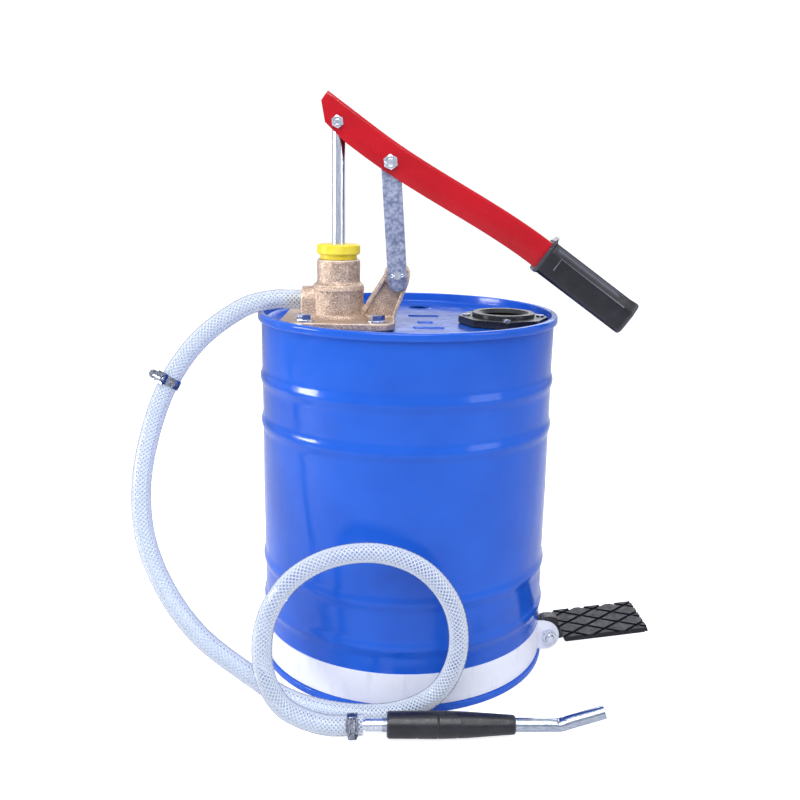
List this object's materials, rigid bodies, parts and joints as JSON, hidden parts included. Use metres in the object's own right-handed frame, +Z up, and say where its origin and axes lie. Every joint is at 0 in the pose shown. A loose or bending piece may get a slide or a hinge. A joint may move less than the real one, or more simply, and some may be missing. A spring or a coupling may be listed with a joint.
{
  "type": "hand-lever gear oil pump on a drum",
  "caption": "Hand-lever piston pump on a closed steel drum, with a clear delivery hose, a bent nozzle, a filler opening and a foot pedal.",
  "frame": {"origin": "centre of the drum's foot, on the floor", "axes": "+Z up along the drum's axis, +X towards the foot pedal, -Y towards the side where the hose and nozzle lie"},
  "size_m": [0.4968, 0.349, 0.5536],
  "materials": {
    "blue_paint": "gloss enamel",
    "cast_bronze": "sand-cast, blasted",
    "red_enamel": "gloss enamel",
    "white_coat": "satin enamel",
    "black_coat": "satin enamel",
    "zinc": "galvanised",
    "bright_steel": "bright zinc plate",
    "chrome_steel": "polished",
    "turned_brass": "turned",
    "yellow_plastic": "moulded",
    "black_plastic": "moulded",
    "black_rubber": "moulded",
    "seal_rubber": "plain",
    "packing": "braided",
    "clear_hose": "clear with woven strands"
  },
  "bodies": {
    "frame": {"drum_shell": "blue_paint", "drum_lid": "blue_paint", "drum_bottom": "blue_paint", "fill_port_flange": "black_plastic", "fill_port_collar": "black_plastic", "fill_port_gasket": "seal_rubber", "fill_port_screws": "bright_steel", "pump_head": "cast_bronze", "head_gasket": "seal_rubber", "head_bolts": "bright_steel", "head_washers": "bright_steel", "head_nuts": "bright_steel", "gland_nut": "yellow_plastic", "gland_packing": "packing", "outlet_barb": "turned_brass", "pump_tube": "bright_steel", "foot_valve_body": "turned_brass", "foot_valve_stop": "bright_steel", "inlet_strainer": "bright_steel", "eye_pin": "bright_steel", "eye_cotter": "bright_steel", "hose": "clear_hose", "hose_clamp_band": "bright_steel", "hose_clamp_housing": "bright_steel", "hose_clamp_screw": "bright_steel", "nozzle_barb": "bright_steel", "nozzle_tube": "chrome_steel", "nozzle_grip": "black_rubber", "base_band": "white_coat", "pedal_bolt_screw": "bright_steel", "pedal_bolt_nut": "bright_steel"},
    "rod": {"piston_rod": "chrome_steel", "piston_body": "turned_brass", "piston_seals": "seal_rubber", "piston_nut": "bright_steel", "piston_stop_ring": "bright_steel"},
    "piston_valve": {"piston_valve": "seal_rubber"},
    "foot_ball": {"foot_valve_ball": "chrome_steel"},
    "lever": {"lever_arm": "red_enamel", "lever_grip": "black_rubber", "rod_bolt": "bright_steel", "rod_bolt_nut": "bright_steel", "rod_spacers": "bright_steel", "pivot_bolt": "bright_steel", "pivot_nut": "bright_steel"},
    "link": {"link_front": "zinc", "link_rear": "zinc", "link_top_pin": "bright_steel", "link_spacer": "bright_steel"},
    "pedal": {"pedal_bracket": "black_coat", "pedal_pad": "black_rubber"}
  },
  "joints": [
    {"name": "rod_slide", "type": "slide", "parent": "frame", "child": "rod", "axis": [0, 0, 1], "range_m": [-0.0738, 0]},
    {"name": "lever_swing", "type": "hinge", "parent": "rod", "child": "lever", "pos_m": [-0.065, -0.04, 0.5275], "axis": [0, -1, 0], "range_deg": [0, 78]},
    {"name": "link_rock", "type": "hinge", "parent": "frame", "child": "link", "pos_m": [-0.0102, -0.04, 0.3923], "axis": [0, -1, 0], "range_deg": [0, 2.48]},
    {"name": "pedal_tilt", "type": "hinge", "parent": "frame", "child": "pedal", "pos_m": [0.1514, -0.025, 0.023], "axis": [0, -1, 0], "range_deg": [-20.5, 0]},
    {"name": "piston_valve_lift", "type": "slide", "parent": "rod", "child": "piston_valve", "axis": [0, 0, 1], "range_m": [0, 0.003]},
    {"name": "foot_ball_lift", "type": "slide", "parent": "frame", "child": "foot_ball", "axis": [0, 0, 1], "range_m": [0, 0.004]}
  ],
  "couplings": [
    {"joint": "rod_slide", "follows": "lever_swing", "m_per_rad": -0.054211},
    {"joint": "link_rock", "follows": "lever_swing", "ratio": 0.031782}
  ]
}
--------
**Instruction**
Write down the full listing again, exactly.

**Exercise response**
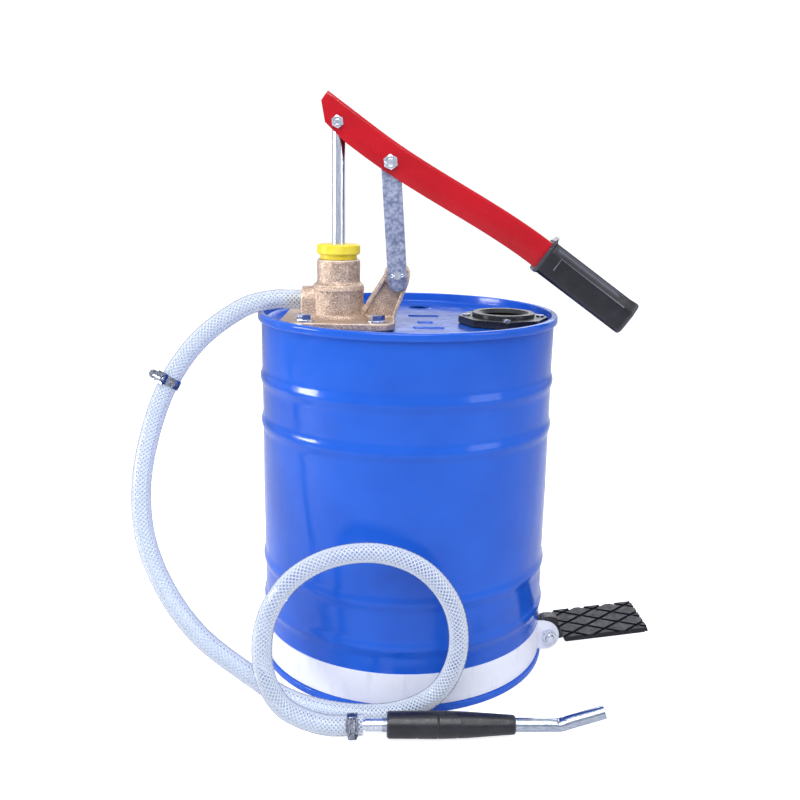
List this object's materials, rigid bodies, parts and joints as JSON, hidden parts included. Use metres in the object's own right-handed frame, +Z up, and say where its origin and axes lie. Every joint is at 0 in the pose shown. A loose or bending piece may get a slide or a hinge. A joint may move less than the real one, or more simply, and some may be missing. A spring or a coupling may be listed with a joint.
{
  "type": "hand-lever gear oil pump on a drum",
  "caption": "Hand-lever piston pump on a closed steel drum, with a clear delivery hose, a bent nozzle, a filler opening and a foot pedal.",
  "frame": {"origin": "centre of the drum's foot, on the floor", "axes": "+Z up along the drum's axis, +X towards the foot pedal, -Y towards the side where the hose and nozzle lie"},
  "size_m": [0.4968, 0.349, 0.5536],
  "materials": {
    "blue_paint": "gloss enamel",
    "cast_bronze": "sand-cast, blasted",
    "red_enamel": "gloss enamel",
    "white_coat": "satin enamel",
    "black_coat": "satin enamel",
    "zinc": "galvanised",
    "bright_steel": "bright zinc plate",
    "chrome_steel": "polished",
    "turned_brass": "turned",
    "yellow_plastic": "moulded",
    "black_plastic": "moulded",
    "black_rubber": "moulded",
    "seal_rubber": "plain",
    "packing": "braided",
    "clear_hose": "clear with woven strands"
  },
  "bodies": {
    "frame": {"drum_shell": "blue_paint", "drum_lid": "blue_paint", "drum_bottom": "blue_paint", "fill_port_flange": "black_plastic", "fill_port_collar": "black_plastic", "fill_port_gasket": "seal_rubber", "fill_port_screws": "bright_steel", "pump_head": "cast_bronze", "head_gasket": "seal_rubber", "head_bolts": "bright_steel", "head_washers": "bright_steel", "head_nuts": "bright_steel", "gland_nut": "yellow_plastic", "gland_packing": "packing", "outlet_barb": "turned_brass", "pump_tube": "bright_steel", "foot_valve_body": "turned_brass", "foot_valve_stop": "bright_steel", "inlet_strainer": "bright_steel", "eye_pin": "bright_steel", "eye_cotter": "bright_steel", "hose": "clear_hose", "hose_clamp_band": "bright_steel", "hose_clamp_housing": "bright_steel", "hose_clamp_screw": "bright_steel", "nozzle_barb": "bright_steel", "nozzle_tube": "chrome_steel", "nozzle_grip": "black_rubber", "base_band": "white_coat", "pedal_bolt_screw": "bright_steel", "pedal_bolt_nut": "bright_steel"},
    "rod": {"piston_rod": "chrome_steel", "piston_body": "turned_brass", "piston_seals": "seal_rubber", "piston_nut": "bright_steel", "piston_stop_ring": "bright_steel"},
    "piston_valve": {"piston_valve": "seal_rubber"},
    "foot_ball": {"foot_valve_ball": "chrome_steel"},
    "lever": {"lever_arm": "red_enamel", "lever_grip": "black_rubber", "rod_bolt": "bright_steel", "rod_bolt_nut": "bright_steel", "rod_spacers": "bright_steel", "pivot_bolt": "bright_steel", "pivot_nut": "bright_steel"},
    "link": {"link_front": "zinc", "link_rear": "zinc", "link_top_pin": "bright_steel", "link_spacer": "bright_steel"},
    "pedal": {"pedal_bracket": "black_coat", "pedal_pad": "black_rubber"}
  },
  "joints": [
    {"name": "rod_slide", "type": "slide", "parent": "frame", "child": "rod", "axis": [0, 0, 1], "range_m": [-0.0738, 0]},
    {"name": "lever_swing", "type": "hinge", "parent": "rod", "child": "lever", "pos_m": [-0.065, -0.04, 0.5275], "axis": [0, -1, 0], "range_deg": [0, 78]},
    {"name": "link_rock", "type": "hinge", "parent": "frame", "child": "link", "pos_m": [-0.0102, -0.04, 0.3923], "axis": [0, -1, 0], "range_deg": [0, 2.48]},
    {"name": "pedal_tilt", "type": "hinge", "parent": "frame", "child": "pedal", "pos_m": [0.1514, -0.025, 0.023], "axis": [0, -1, 0], "range_deg": [-20.5, 0]},
    {"name": "piston_valve_lift", "type": "slide", "parent": "rod", "child": "piston_valve", "axis": [0, 0, 1], "range_m": [0, 0.003]},
    {"name": "foot_ball_lift", "type": "slide", "parent": "frame", "child": "foot_ball", "axis": [0, 0, 1], "range_m": [0, 0.004]}
  ],
  "couplings": [
    {"joint": "rod_slide", "follows": "lever_swing", "m_per_rad": -0.054211},
    {"joint": "link_rock", "follows": "lever_swing", "ratio": 0.031782}
  ]
}